[PROVIDED MATERIAL]:
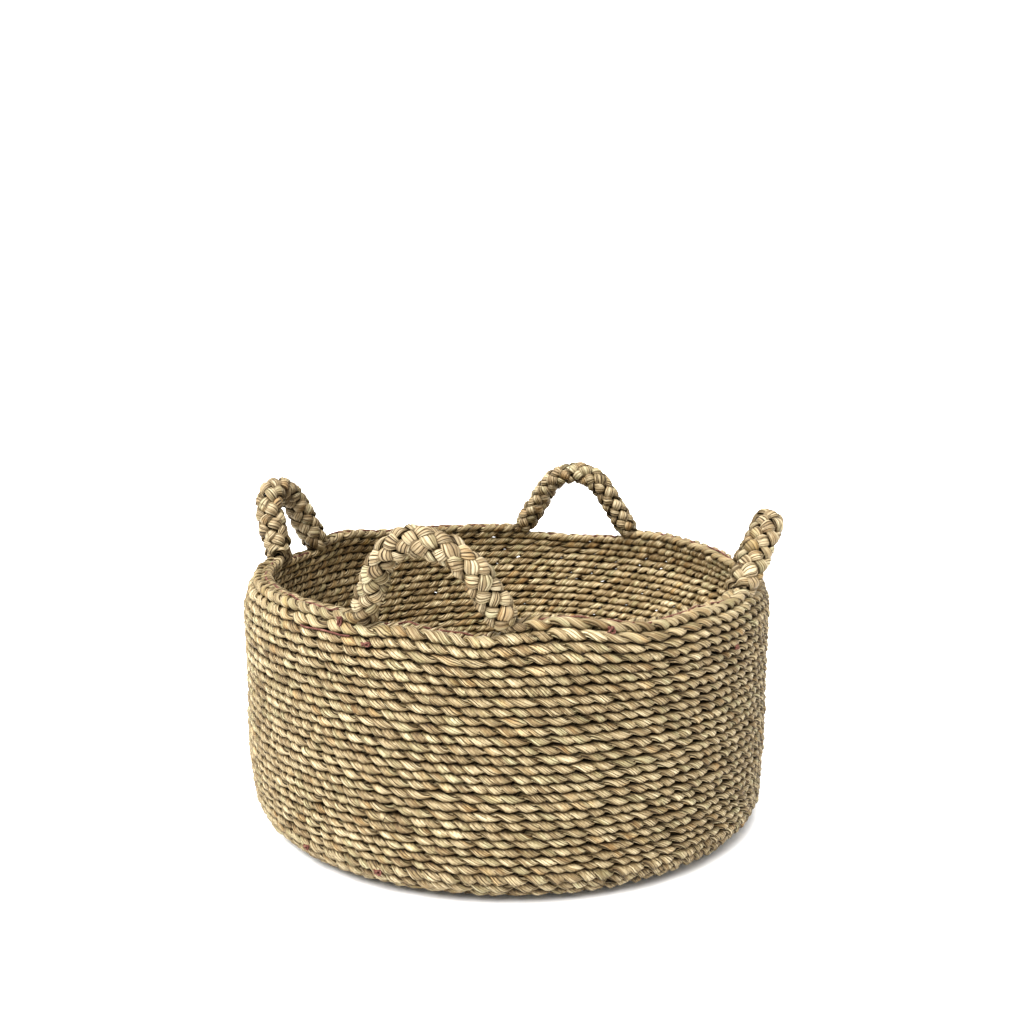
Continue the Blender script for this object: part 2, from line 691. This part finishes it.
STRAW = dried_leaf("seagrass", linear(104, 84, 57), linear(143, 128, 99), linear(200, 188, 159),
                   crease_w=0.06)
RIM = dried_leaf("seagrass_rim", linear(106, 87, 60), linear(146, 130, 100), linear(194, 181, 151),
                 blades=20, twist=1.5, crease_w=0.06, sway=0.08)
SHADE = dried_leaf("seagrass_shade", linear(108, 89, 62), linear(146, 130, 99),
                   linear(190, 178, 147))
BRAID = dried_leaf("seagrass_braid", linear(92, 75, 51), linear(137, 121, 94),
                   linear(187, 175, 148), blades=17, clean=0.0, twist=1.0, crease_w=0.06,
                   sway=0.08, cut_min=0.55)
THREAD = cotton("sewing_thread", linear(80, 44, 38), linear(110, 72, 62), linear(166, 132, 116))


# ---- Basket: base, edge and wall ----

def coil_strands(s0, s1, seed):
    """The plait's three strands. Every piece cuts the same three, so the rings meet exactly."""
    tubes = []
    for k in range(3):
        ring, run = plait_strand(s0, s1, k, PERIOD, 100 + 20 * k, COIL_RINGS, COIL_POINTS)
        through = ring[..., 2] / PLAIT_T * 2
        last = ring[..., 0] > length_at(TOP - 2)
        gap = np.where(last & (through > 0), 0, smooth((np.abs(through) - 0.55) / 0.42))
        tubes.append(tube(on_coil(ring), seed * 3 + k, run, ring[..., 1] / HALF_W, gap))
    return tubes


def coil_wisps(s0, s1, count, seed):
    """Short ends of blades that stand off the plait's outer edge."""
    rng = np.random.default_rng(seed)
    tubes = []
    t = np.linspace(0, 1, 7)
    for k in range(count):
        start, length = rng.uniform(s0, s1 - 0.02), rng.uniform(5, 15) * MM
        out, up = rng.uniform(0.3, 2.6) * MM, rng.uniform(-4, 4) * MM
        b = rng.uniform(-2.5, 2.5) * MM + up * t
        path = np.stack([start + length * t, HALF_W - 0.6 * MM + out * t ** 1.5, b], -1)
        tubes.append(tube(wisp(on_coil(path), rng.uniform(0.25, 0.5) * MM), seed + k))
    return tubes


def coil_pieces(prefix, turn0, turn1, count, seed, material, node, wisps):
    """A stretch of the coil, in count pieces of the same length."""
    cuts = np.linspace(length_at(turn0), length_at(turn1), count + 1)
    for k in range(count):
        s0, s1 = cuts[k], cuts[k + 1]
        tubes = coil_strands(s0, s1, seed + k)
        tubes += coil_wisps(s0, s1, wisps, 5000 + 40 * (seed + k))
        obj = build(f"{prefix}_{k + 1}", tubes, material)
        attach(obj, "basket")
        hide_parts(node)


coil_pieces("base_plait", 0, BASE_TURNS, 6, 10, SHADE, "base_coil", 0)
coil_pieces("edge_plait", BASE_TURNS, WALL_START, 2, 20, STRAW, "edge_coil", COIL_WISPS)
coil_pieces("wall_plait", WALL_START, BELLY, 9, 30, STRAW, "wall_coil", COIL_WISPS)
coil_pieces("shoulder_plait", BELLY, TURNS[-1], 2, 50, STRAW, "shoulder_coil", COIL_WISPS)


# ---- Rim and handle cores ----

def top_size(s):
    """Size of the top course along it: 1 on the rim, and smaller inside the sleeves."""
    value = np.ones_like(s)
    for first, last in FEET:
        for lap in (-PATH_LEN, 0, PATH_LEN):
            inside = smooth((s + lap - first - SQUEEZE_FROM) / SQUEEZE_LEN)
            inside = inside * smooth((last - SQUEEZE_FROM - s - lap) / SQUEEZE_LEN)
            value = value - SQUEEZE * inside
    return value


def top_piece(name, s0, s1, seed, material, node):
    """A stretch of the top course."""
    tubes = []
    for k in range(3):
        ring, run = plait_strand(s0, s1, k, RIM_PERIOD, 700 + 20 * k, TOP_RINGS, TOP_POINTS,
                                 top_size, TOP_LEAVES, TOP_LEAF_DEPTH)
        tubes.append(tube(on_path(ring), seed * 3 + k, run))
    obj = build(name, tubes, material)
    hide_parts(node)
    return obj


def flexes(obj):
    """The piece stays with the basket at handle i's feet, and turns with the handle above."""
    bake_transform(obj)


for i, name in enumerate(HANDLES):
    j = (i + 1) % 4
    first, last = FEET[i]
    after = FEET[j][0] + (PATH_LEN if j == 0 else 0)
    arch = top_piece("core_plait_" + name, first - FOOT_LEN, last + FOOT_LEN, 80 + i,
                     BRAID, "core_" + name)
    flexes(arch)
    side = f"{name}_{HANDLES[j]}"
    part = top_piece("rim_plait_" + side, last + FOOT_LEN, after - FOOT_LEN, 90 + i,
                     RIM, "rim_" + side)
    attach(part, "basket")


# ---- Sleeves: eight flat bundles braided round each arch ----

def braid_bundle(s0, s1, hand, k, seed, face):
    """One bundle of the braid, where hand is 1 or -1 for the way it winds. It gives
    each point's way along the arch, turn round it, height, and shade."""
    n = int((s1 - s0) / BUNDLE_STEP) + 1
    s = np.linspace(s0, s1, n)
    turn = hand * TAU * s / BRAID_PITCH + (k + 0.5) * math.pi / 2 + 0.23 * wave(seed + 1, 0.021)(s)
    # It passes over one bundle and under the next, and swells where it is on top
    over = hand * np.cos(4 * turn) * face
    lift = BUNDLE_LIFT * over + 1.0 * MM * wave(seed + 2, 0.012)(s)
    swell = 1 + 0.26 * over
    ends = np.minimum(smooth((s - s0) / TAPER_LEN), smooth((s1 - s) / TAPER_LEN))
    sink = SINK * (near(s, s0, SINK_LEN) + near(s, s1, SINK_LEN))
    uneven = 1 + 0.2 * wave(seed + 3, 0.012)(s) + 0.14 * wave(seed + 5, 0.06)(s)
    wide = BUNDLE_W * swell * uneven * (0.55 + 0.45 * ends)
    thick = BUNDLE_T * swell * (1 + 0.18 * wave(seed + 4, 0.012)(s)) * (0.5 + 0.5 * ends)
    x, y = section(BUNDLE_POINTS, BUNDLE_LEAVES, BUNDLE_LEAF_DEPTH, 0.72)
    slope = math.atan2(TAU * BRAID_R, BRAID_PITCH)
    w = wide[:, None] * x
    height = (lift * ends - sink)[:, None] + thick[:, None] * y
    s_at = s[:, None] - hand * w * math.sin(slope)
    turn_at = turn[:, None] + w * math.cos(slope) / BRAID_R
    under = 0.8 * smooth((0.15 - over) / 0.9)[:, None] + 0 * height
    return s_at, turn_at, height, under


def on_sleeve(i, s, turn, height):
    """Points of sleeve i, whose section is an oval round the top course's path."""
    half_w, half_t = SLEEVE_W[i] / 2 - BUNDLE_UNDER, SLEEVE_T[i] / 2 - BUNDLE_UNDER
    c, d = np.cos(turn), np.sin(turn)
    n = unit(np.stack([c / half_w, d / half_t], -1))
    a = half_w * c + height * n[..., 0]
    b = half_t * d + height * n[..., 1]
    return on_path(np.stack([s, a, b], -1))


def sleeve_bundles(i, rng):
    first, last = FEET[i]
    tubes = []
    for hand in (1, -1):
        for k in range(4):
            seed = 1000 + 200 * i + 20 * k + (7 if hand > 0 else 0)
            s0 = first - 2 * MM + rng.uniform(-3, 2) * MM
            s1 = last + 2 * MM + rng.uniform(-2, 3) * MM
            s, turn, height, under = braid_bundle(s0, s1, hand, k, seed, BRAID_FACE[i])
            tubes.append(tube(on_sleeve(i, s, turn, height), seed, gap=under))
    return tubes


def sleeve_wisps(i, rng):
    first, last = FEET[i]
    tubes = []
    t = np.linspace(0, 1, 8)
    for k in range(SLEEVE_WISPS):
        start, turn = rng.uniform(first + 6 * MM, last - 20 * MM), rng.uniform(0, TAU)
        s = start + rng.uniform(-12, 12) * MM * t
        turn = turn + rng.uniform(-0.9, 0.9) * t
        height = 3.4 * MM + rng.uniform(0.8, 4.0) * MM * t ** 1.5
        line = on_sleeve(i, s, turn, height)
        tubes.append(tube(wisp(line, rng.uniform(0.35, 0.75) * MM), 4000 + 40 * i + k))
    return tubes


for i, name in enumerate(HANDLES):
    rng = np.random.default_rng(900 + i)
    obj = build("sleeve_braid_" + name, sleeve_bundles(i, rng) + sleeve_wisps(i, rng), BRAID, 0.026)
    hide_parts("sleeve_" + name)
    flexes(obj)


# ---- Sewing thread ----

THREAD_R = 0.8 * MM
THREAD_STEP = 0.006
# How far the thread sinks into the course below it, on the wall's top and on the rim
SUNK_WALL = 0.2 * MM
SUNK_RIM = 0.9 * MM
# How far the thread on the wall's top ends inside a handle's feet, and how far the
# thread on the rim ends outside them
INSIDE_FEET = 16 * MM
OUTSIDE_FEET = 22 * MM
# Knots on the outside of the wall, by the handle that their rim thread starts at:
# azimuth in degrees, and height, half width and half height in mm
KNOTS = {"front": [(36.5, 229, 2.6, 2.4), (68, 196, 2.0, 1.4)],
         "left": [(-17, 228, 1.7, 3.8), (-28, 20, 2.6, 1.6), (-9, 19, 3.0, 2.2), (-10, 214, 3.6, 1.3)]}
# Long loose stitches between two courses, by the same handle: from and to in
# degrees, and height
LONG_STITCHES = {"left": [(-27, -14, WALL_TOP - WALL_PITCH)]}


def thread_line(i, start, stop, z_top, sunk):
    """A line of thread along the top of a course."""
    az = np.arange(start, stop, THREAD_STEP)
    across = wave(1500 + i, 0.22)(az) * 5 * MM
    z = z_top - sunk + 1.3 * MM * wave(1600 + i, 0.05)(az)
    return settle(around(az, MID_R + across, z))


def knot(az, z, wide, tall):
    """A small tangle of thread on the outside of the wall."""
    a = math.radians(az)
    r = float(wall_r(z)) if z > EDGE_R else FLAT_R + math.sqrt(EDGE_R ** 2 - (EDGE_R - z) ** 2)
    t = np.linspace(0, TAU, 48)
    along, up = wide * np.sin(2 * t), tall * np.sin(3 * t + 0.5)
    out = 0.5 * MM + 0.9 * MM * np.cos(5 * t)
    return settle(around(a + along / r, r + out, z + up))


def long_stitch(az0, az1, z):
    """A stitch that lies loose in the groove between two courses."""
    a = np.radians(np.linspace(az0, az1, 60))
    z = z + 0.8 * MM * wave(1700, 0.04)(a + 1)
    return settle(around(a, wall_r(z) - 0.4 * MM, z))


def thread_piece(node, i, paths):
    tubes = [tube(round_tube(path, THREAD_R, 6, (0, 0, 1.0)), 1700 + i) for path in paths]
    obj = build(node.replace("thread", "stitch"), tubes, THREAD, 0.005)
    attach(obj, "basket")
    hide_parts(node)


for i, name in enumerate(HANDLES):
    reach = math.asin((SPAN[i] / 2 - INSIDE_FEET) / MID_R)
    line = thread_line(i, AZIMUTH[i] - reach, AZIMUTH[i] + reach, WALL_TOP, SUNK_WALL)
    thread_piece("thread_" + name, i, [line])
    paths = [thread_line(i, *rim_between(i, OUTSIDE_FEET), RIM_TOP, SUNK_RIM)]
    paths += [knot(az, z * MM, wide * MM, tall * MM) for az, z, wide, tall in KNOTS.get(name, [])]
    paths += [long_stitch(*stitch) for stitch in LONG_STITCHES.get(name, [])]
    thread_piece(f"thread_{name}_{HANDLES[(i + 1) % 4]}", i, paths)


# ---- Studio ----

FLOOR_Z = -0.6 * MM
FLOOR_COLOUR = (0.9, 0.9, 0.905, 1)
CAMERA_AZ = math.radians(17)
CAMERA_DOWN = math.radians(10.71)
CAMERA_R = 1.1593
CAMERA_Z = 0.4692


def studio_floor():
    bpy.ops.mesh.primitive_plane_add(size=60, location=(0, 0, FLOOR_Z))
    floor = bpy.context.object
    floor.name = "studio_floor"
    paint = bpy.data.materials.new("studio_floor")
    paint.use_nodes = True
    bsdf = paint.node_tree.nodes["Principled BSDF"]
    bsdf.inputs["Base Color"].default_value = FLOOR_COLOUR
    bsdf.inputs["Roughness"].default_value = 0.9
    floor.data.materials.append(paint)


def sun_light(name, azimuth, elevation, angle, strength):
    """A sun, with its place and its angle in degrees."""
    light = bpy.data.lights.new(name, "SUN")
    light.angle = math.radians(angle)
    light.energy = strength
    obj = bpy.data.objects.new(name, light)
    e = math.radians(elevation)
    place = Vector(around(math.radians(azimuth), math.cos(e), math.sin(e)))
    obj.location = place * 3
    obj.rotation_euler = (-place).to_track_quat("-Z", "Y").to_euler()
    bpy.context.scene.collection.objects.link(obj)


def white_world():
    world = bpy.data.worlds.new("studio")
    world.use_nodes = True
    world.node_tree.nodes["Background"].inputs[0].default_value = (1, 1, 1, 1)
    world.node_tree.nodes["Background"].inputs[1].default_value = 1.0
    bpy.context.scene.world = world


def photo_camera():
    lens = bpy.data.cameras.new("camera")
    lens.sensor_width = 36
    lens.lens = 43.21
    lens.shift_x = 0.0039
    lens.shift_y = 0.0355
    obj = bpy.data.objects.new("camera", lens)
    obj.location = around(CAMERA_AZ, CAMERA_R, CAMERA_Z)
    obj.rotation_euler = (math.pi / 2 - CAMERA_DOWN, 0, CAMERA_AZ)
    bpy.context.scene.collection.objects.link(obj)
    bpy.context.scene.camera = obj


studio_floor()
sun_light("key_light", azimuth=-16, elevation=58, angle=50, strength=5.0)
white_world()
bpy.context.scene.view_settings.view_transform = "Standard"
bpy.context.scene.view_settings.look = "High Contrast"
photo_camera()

[DIRECTION]:
Can you write out the lines above, from the first one through the one containing "# ---- Basket: base, edge", exactly as they appear and nothing more?

[RIGHT ANSWER]:
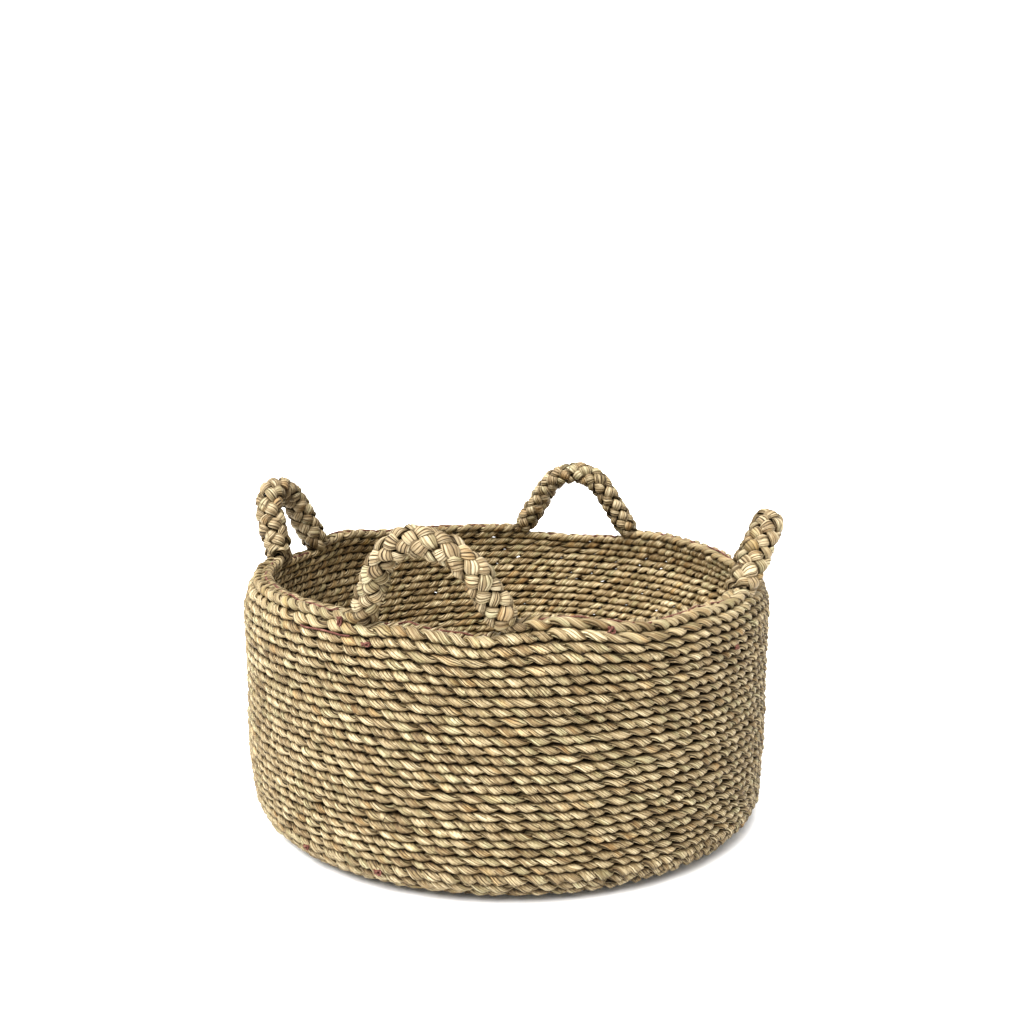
Continue the Blender script for this object: part 2, from line 691. This part finishes it.
STRAW = dried_leaf("seagrass", linear(104, 84, 57), linear(143, 128, 99), linear(200, 188, 159),
                   crease_w=0.06)
RIM = dried_leaf("seagrass_rim", linear(106, 87, 60), linear(146, 130, 100), linear(194, 181, 151),
                 blades=20, twist=1.5, crease_w=0.06, sway=0.08)
SHADE = dried_leaf("seagrass_shade", linear(108, 89, 62), linear(146, 130, 99),
                   linear(190, 178, 147))
BRAID = dried_leaf("seagrass_braid", linear(92, 75, 51), linear(137, 121, 94),
                   linear(187, 175, 148), blades=17, clean=0.0, twist=1.0, crease_w=0.06,
                   sway=0.08, cut_min=0.55)
THREAD = cotton("sewing_thread", linear(80, 44, 38), linear(110, 72, 62), linear(166, 132, 116))


# ---- Basket: base, edge and wall ----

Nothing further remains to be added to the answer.